The 54-year-old listened in terror as her black Labrador George yelped in pain as he was repeatedly bitten during a 10-minute attack in Church Street, Stoke. Two-year-old George will now have to be rested for two weeks after having a large puncture wound stitched up.  It means social worker Jacqui, from Bradeley, will struggle to leave the house during that time.

She said: "I left work at 5pm and was waiting for the bus on when all of a sudden George was pulled back and dragged away from me.
"I could hear him screaming. A man was trying to get a dog off George. The dog had a hold of the side of George's body.
"I was very distressed. I was trying to comfort George. The people around me were shouting at the other dog owner to get his dog away."
The bull mastiff's owner eventually managed to prise the dog's jaws off George.
Police then arrived at the scene and escorted Jacqui and George home.
But the next morning George could barely stand and had been licking his side so Jacqui took him to Warrendale Veterinary Care Centre in Knypersley. George needed to be sedated, clipped and wound cleaned and treated. He now has to wear an inflatable around his neck to stop him licking himself until it heals.
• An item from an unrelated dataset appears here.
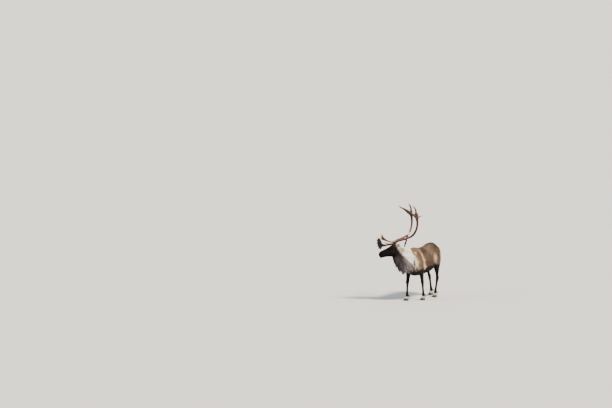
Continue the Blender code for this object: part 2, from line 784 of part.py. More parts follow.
def ear(side):
    """A cupped leaf that leaves the head sideways, back and a little up: a shell that is given its wall."""
    points, faces = [], []
    lean = Vector((-0.42, side * 0.86, 0.24)).normalized()
    opening = Vector((0.70, side * 0.42, -0.10))
    opening = (opening - opening.dot(lean) * lean).normalized()
    sideways = lean.cross(opening)
    for row in range(EAR_ROWS):
        s = row / (EAR_ROWS - 1)
        fullness = 0.40 + 0.60 * math.sin(math.pi * min(s * 0.86 + 0.10, 1.0))
        half = max(EAR_WIDTH / 2 * fullness * (1 - s**4) ** 0.5, 0.004)
        cup = 1.25 - 0.75 * s
        for column in range(EAR_COLUMNS):
            turn = cup * (2 * column / (EAR_COLUMNS - 1) - 1)
            radius = half / math.sin(cup) if cup < math.pi / 2 else half
            across = radius * math.sin(turn)
            deep = radius * (1 - math.cos(turn))
            place = Vector(mirrored(EAR_ROOT, side)) + lean * (EAR_LENGTH * s) + sideways * across
            place += opening * (deep - 0.010 * math.sin(math.pi * s))
            points.append(HEAD_MATRIX @ place)
    for row in range(EAR_ROWS - 1):
        for column in range(EAR_COLUMNS - 1):
            a = row * EAR_COLUMNS + column
            b, c, d = a + 1, a + EAR_COLUMNS + 1, a + EAR_COLUMNS
            faces += [(a, b, c), (a, c, d)]
    obj = mesh_object("ear", points, faces)
    wall = obj.modifiers.new("Wall", "SOLIDIFY")
    wall.thickness = EAR_WALL
    wall.offset = 0.0
    apply_modifiers(obj)
    face_outwards(obj)
    return obj


# Neck and mane


def neck_rings(sides, count):
    rows = along(NECK, count)
    wide, high = frames(rows[:, :3], np.array((0.0, 0.0, 1.0)))
    across, up = ring_points(sides, 2.1)
    reach = np.where(up[None] > 0, rows[:, 4, None], rows[:, 5, None])
    return (
        rows[:, None, :3]
        + (rows[:, 3, None] * across[None])[..., None] * wide[:, None]
        + (reach * up[None])[..., None] * high[:, None]
    )


def neck_core():
    return closed_rings("neck", neck_rings(NECK_SIDES, NECK_RINGS))


def lock(place, turn, length, width):
    """One lock of the mane: it leaves the neck, lies back along it and bends down, flat and tapered."""
    rings = neck_rings(72, 41)
    ring = round(place * 40)
    column = round(72 * (0.75 + turn / (2 * math.pi))) % 72
    root = rings[ring, column]
    middle = rings[ring].mean(axis=0)
    out = unit(root - middle)
    back = unit(rings[ring - 1, column] - rings[ring, column])
    fall = 0.75 * back + np.array((0.0, 0.0, -1.0))
    fall = unit(fall - 0.64 * (fall @ out) * out)
    rows = []
    for share, girth, bulk in LOCK_SHAPE:
        lift = LOCK_LIFT * math.sin(math.pi * min(share * 0.8, 1.0)) - LOCK_SINK * (1 - share) ** 2
        drop = np.array((0.0, 0.0, -0.14)) * length * share**2
        spot = root + fall * length * share + out * lift + drop
        rows.append((*spot, width / 2 * girth, LOCK_THICKNESS / 2 * bulk))
    return strip("lock", rows, out, sides=LOCK_SIDES)


def mane_locks():
    draw = random.Random(MANE_SEED)
    locks = []
    for place, count, length, width in MANE_ROWS:
        for number in range(count):
            turn = MANE_SPREAD * (2 * (number + 0.5 + draw.uniform(-0.2, 0.2)) / count - 1)
            side_share = 1 - 0.35 * abs(turn) / MANE_SPREAD
            own_length = length * side_share * draw.uniform(0.85, 1.15)
            own_place = place + draw.uniform(-0.03, 0.03)
            locks.append(lock(own_place, turn, own_length, width * draw.uniform(0.85, 1.15)))
    return locks


# Antlers


def antler_rows(rows, side):
    """Rows given as forward, out and up become rows in the world, on one side."""
    rows = np.array([[*row, 0.0, 0.0][:5] for row in rows], float)
    if side == -1:
        bow = np.sin(math.pi * np.clip(rows[:, 2] / BOW_HEIGHT, 0.0, 1.0))
        rows[:, 0] += BOW_DIFFERENCE * bow * np.clip(-rows[:, 0] / 0.25, 0.0, 1.0)
    rows[:, 1] *= side
    rows[:, :3] = to_world(rows[:, :3], ANTLER_MATRIX)
    return rows


def bone(name, rows, side, flat=(0, 1, 0), sides=8, rings=8):
    """One length of antler. Its wide axis lies square to the flat one."""
    axis = np.array(ANTLER_MATRIX)[:3, :3] @ np.array((flat[0], side * flat[1], flat[2]), float)
    return strip(name, antler_rows(rows, side), axis, sides=sides, rings=rings)


def beam_lower(side):
    beam = bone("beam", BEAM_LOWER, side, (0, 0, 1), BEAM_SIDES, 13)
    return joined("beam", [beam, bone("burr", BURR, side, (1, 0, 0), BEAM_SIDES, 4)])


def beam_upper(side):
    rows = np.array(BEAM_UPPER)
    rows[0, :3] += GAP * unit(rows[1, :3] - rows[0, :3])
    return bone("beam", rows, side, (0.5, 0.8, 0), BEAM_SIDES, 14)


def blade(rows, fingers, side):
    """A flat plate, wide in the plane that its rows lie in, with blunt fingers along its edge."""
    pieces = [bone("blade", rows, side, (0, 1, 0), 8, 11)]
    for places in fingers:
        girths = ((0.0125, 0.0050), (0.0100, 0.0046), (0.0030, 0.0026))
        line = [(*place, *girth) for place, girth in zip(places, girths)]
        pieces.append(bone("finger", line, side, (0, 1, 0), 6, 4))
    return pieces


def brow(side):
    if side == 1:
        stem = bone("brow", BROW_STEM, side, (0, 1, 0), 8, 9)
        return joined("brow", [stem, *blade(BROW_PLATE, BROW_FINGERS, side)])
    return bone("brow", BROW_SPIKE, side, (0, 1, 0), 8, 8)


for old in list(bpy.data.objects):
    bpy.data.objects.remove(old)
making = bpy.data.collections.new("making")
animal = bpy.data.collections.new("reindeer")
for collection in (making, animal):
    bpy.context.scene.collection.children.link(collection)
stance = bpy.data.objects.new("stance", None)
animal.objects.link(stance)

LEVEL_MATRIX, HEAD_MATRIX = head_axes()
ANTLER_MATRIX = LEVEL_MATRIX @ Matrix.Rotation(HEAD_ROLL, 4, "X")

coat_brown = material("brown coat", (0.43, 0.37, 0.31), 0.9)
coat_dark = material("dark coat", (0.16, 0.13, 0.12), 0.9)
coat_white = material("white mane", (0.88, 0.85, 0.78), 0.9)
horn = material("hoof horn", (0.10, 0.09, 0.08), 0.5)
antler_bone = material("antler bone", (0.45, 0.25, 0.17), 0.55)
velvet = material("shed velvet", (0.20, 0.13, 0.11), 0.9)
eye_dark = material("eye", (0.06, 0.04, 0.03), 0.1)

torso = finish(torso_solid(), "torso", coat_brown)
head = finish(head_solid(), "head", coat_dark)
mane = boolean(neck_core(), mane_locks(), "UNION", "MANIFOLD")
neck = finish(without(keep_largest(mane), torso, head), "neck", coat_white)
finish(without(strip("tail", TAIL, (0, 1, 0), sides=10, rings=9), torso), "tail", coat_white)

for leg, joints in LEG_JOINTS.items():
    finish(without(leg_part(leg, "upper"), torso), f"{leg}_upper", coat_dark)
    lower = finish(leg_part(leg, "lower"), f"{leg}_lower", coat_dark)
    for side, where in ((1, "left"), (-1, "right")):
        finish(claw(joints[3], side), f"{leg}_claw_{where}", horn)
        finish(without(dewclaw(joints[2], side), lower), f"{leg}_dewclaw_{where}", horn)

for side, where in ((1, "left"), (-1, "right")):
    antler = f"antler_{where}"
    finish(eye(side), f"eye_{where}", eye_dark)
    finish(without(ear(side), head, neck), f"ear_{where}", coat_white)
    lower = finish(without(beam_lower(side), head), f"{antler}_beam_lower", antler_bone)
    upper = finish(without(beam_upper(side), lower), f"{antler}_beam_upper", antler_bone)
    brow_tine = finish(without(brow(side), lower, head), f"{antler}_brow", antler_bone)
    bez_tine = joined("bez", blade(BEZ_STEM, BEZ_FINGERS, side))
    finish(without(bez_tine, lower, brow_tine), f"{antler}_bez", antler_bone)
    # Each tine is carved by the uncut length of those before it, whose edges are still blunt
    uncut = []
    for which, rows in CROWN.items():
        tine = without(bone("crown", rows, side, (0.2, 1, 0), 7, 8), upper, *uncut)
        finish(tine, f"{antler}_crown_{which}", antler_bone)
        uncut.append(bone("uncut", rows, side, (0.2, 1, 0), 7, 8))
    for spare in uncut:
        bpy.data.objects.remove(spare)

# After the loop, lower and upper are the right antler's beams
finish(without(bone("rear", REAR_TINE, -1, (0, 1, 0), 7, 6), lower, upper), "antler_right_rear", antler_bone)
finish(without(bone("shred", VELVET, -1, (0, 1, 0), 6, 9), lower, upper), "velvet_strip", velvet)

# The middle of the whole animal's box stands over the origin
bpy.context.view_layer.update()
solids = [obj for obj in animal.objects if obj.type == "MESH"]
corners = np.array([obj.matrix_world @ Vector(c) for obj in solids for c in obj.bound_box])
middle = (corners.min(axis=0) + corners.max(axis=0)) / 2
stance.location = (-middle[0], -middle[1], 0.0)
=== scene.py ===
# %% [markdown]
# # Dressing a bull reindeer
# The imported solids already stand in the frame: trunk, neck, head, legs, hooves, eyes and antlers. This script
# grows one skin in place of the plain flesh, with lids, nostrils and a mouth, sets finer eyes, hooves and
# antlers into it, and then lays a coat of many small solid tufts over it, short on the face and legs and long
# on the neck.

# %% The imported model
import json
import math

import bpy
import numpy as np
from mathutils import Matrix, Vector

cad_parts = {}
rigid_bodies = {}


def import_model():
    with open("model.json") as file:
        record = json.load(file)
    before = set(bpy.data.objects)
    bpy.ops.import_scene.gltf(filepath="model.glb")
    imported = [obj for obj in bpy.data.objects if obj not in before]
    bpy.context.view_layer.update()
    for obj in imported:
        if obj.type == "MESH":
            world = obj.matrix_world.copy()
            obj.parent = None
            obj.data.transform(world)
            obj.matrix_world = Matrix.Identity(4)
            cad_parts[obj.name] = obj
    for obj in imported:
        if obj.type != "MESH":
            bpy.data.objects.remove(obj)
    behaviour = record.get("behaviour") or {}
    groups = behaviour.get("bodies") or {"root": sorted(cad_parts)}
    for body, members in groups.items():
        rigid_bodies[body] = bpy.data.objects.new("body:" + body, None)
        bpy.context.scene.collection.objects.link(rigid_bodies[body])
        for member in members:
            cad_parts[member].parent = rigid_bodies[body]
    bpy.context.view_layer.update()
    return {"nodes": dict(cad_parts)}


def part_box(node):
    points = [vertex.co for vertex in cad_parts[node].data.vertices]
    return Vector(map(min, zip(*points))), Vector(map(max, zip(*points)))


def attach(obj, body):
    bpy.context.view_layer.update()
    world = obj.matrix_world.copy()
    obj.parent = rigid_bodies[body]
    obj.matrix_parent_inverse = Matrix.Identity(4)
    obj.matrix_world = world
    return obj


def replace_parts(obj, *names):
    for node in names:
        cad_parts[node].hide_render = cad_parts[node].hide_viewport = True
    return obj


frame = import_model()
print(len(frame["nodes"]), "solids in the frame")

# %% [markdown]
# ## The animal's own axes
# All sizes below are written in the axes that the animal was drawn in: metres, the floor at zero, the body
# facing -Y. The head has axes of its own, forward, left and up from the poll, because it is turned to the
# right and tipped down. The antlers use the same axes without the tip. The left eyeball tells how far the
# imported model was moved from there.

# %% Head axes and the move to the frame
POLL = np.array((-0.230, -0.850, 1.280))
HEAD_YAW, HEAD_PITCH, HEAD_ROLL = (math.radians(angle) for angle in (52, 17, 3))
EYE_PLACE = np.array((0.128, 0.0665, -0.058))
EYE_RADIUS = 0.0195

level_turn = Matrix.Rotation(-math.pi / 2 - HEAD_YAW, 3, "Z")
HEAD_AXES = np.array(level_turn @ Matrix.Rotation(HEAD_PITCH, 3, "Y") @ Matrix.Rotation(HEAD_ROLL, 3, "X"))
ANTLER_AXES = np.array(level_turn @ Matrix.Rotation(HEAD_ROLL, 3, "X"))


def from_head(points, axes=HEAD_AXES):
    """Points given as forward, left and up: poll + axes times the point."""
    return POLL + np.asarray(points, float) @ axes.T


def to_head(points):
    """The other way: forward, left and up shares of the arrow from the poll to each point."""
    return (points - POLL) @ HEAD_AXES


low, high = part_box("eye_left")
MOVE = np.array((low + high) / 2) - from_head(EYE_PLACE)
print("the frame lies", MOVE.round(4), "from the drawing")

# %% [markdown]
# ## Small tools for surfaces
# A limb, a trunk and a tine are all the same thing: rings of a few named sizes carried along a smooth line.
# The rows of sizes are read at even steps with a cubic curve, so that a dozen rows make a soft form.

# %% Curves, rings and closed shells


def unit(vectors):
    """Each vector divided by its length."""
    return vectors / np.maximum(np.linalg.norm(vectors, axis=-1, keepdims=True), 1e-12)


def dot(a, b):
    """The dot product of each pair of rows."""
    return np.einsum("ij,ij->i", a, b)


def flat_on(arrows, normals):
    """Arrows along the skin: each less (arrow . normal) normal, made one long."""
    return unit(arrows - dot(arrows, normals)[:, None] * normals)


def ease(low, high, value):
    """0 before low, 1 after high, and 3t^2 - 2t^3 between them. Low may be the larger number."""
    t = np.clip((value - low) / (high - low), 0.0, 1.0)
    return t * t * (3.0 - 2.0 * t)


def bump(value, middle, reach):
    """A bell: e to the power of minus the squared distance from the middle, measured in reaches."""
    return np.exp(-(((value - middle) / reach) ** 2))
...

Jacqui, who has had George for five-and-a-half months, said: "He's the centre of my universe. He helps me get in and out of the house and keeps me safe. To not have him working with me for two weeks is awful.
"When the attack was happening I feared for the worst. It was a traumatic experience."
Vet Richard Conlon said George was making a good recovery following the attack at 5.30pm on Wednesday.
He said: "George is a very mild mannered dog and has taken it in his stride.
"He had some grab wounds and a puncture wound in his size. Superficially it was the size of a 50p coin but underneath there was a deeper space of tissue that was damaged. The wound was disinfected and it was stapled partially."
Charity Guide Dogs for the Blind Association said around 10 guide dogs are attacked by other dogs across the country each month. 
A spokesman said: "Attacks on guide dogs are extremely distressing for their owners. Not only is the attack itself traumatic, but whilst the dog is injured or if they cannot work again, then their owner may find it impossible to leave home on their own.
"Even if the dog is OK physically, the psychological impact can be devastating and can result in the dog being retired prematurely.
"We ask that all dog owners keep their dogs on a lead and under control when near an assistance dog. They are working, concentrating hard and should not be distracted, even by another dog. All of these attacks could be avoided."
Police have now launched an investigation into the incident.
A Staffordshire Police spokesman said: "We received a call reporting a guide dog being bitten by another.
"The incident happened when the guide dog, a black Labrador, was waiting with his owner at a bus stop in Church Street and was attacked by a bull mastiff who was being walked by his owner.
"The Labrador was taken to the vet for treatment to puncture wounds but did not require any surgery. An investigation into the incident is still ongoing."